**Stated exercise**
Work through the data line by line, gathering every line that has the word "body".

+++++

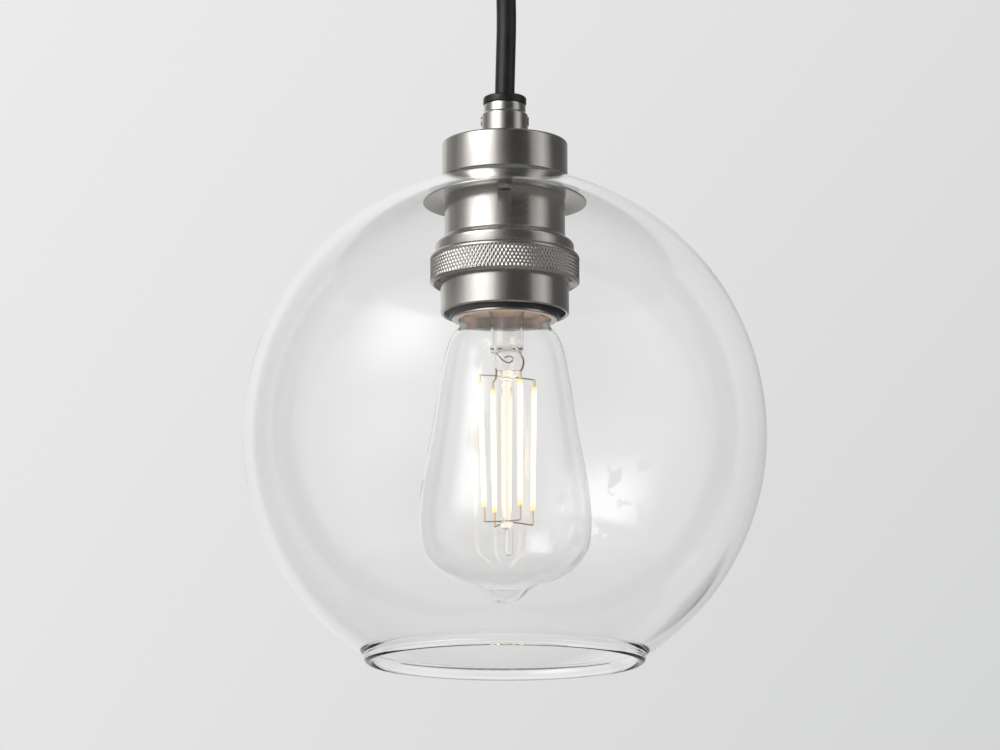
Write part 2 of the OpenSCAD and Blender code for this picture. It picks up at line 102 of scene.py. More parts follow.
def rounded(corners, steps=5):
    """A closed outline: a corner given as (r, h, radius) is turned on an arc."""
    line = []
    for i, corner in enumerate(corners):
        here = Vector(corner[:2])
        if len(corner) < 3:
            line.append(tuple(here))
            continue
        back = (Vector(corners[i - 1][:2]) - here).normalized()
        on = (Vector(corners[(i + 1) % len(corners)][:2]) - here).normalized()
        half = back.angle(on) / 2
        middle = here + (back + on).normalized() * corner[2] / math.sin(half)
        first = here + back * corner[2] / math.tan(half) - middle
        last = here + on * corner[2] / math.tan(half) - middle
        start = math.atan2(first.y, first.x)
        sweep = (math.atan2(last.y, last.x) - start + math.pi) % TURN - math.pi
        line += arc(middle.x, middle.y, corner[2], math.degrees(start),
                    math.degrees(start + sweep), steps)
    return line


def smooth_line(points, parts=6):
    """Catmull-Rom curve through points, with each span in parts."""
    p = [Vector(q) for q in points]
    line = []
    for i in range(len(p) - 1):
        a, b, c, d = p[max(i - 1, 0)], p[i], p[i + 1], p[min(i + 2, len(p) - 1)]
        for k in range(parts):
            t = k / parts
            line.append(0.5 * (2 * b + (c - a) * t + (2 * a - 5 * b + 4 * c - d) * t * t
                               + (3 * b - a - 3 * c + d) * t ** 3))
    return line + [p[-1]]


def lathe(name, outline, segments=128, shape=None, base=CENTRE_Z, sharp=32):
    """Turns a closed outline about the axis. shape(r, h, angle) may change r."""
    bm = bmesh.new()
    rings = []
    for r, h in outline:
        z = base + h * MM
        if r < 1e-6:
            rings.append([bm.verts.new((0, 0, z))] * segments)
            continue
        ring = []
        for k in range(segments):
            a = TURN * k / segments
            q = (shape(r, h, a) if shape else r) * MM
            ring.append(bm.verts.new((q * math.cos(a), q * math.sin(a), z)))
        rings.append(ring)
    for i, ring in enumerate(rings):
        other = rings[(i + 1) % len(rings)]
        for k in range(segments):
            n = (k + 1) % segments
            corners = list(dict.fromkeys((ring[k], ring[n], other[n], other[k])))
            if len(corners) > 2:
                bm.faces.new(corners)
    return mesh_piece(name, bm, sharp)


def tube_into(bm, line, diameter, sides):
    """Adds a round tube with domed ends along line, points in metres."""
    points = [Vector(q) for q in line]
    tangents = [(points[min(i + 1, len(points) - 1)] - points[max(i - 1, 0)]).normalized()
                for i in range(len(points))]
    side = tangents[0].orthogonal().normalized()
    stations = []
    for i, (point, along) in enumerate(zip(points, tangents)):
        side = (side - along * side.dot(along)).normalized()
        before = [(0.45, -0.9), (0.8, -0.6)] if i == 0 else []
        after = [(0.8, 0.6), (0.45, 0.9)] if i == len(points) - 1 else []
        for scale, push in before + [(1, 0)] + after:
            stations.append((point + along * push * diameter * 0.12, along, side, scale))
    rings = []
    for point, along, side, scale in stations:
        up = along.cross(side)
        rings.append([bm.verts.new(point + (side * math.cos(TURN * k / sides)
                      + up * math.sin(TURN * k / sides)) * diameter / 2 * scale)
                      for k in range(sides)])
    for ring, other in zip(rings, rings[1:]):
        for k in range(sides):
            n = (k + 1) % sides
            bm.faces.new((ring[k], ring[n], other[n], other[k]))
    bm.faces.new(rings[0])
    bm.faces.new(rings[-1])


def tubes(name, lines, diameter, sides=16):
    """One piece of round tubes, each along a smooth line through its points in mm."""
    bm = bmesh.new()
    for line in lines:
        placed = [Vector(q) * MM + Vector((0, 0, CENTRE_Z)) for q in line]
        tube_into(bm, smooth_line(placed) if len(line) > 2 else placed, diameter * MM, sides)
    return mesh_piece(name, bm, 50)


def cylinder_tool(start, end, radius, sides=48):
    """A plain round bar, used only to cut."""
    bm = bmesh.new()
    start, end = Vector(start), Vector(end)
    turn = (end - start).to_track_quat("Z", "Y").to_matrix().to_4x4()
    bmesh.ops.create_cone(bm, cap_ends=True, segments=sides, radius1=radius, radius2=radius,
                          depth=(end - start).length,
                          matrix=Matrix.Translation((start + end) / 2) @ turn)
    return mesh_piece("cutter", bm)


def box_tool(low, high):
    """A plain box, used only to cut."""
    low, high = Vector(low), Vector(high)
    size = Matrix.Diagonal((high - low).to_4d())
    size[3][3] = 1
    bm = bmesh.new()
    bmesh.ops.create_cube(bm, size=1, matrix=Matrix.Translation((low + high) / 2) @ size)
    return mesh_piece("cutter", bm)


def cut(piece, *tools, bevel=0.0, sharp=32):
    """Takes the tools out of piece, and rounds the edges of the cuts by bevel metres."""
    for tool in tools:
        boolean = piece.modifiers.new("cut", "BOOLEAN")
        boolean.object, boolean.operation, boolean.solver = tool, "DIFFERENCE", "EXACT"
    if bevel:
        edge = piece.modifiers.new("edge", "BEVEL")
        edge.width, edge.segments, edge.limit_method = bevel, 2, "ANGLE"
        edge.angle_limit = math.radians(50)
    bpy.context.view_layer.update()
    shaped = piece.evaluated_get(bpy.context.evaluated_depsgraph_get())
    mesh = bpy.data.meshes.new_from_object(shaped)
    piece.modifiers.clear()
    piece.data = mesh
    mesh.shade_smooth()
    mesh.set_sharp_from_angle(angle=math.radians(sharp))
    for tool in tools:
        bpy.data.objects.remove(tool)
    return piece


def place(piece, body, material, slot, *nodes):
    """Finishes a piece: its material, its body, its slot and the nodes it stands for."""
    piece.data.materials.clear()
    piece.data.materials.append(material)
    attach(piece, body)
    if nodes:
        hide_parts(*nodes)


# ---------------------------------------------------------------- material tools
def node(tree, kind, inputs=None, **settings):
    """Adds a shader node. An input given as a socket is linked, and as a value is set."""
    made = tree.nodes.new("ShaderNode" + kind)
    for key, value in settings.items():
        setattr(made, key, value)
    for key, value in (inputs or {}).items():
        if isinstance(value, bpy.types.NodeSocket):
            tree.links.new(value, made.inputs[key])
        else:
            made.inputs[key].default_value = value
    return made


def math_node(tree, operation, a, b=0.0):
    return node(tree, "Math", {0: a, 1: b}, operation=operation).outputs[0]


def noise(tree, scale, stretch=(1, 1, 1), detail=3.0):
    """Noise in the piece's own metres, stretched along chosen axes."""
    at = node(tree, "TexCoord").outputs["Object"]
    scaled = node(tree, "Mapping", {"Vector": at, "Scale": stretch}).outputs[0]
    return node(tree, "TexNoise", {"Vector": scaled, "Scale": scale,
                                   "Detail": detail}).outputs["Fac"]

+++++

**Response for this exercise**
def place(piece, body, material, slot, *nodes):
    """Finishes a piece: its material, its body, its slot and the nodes it stands for."""
    attach(piece, body)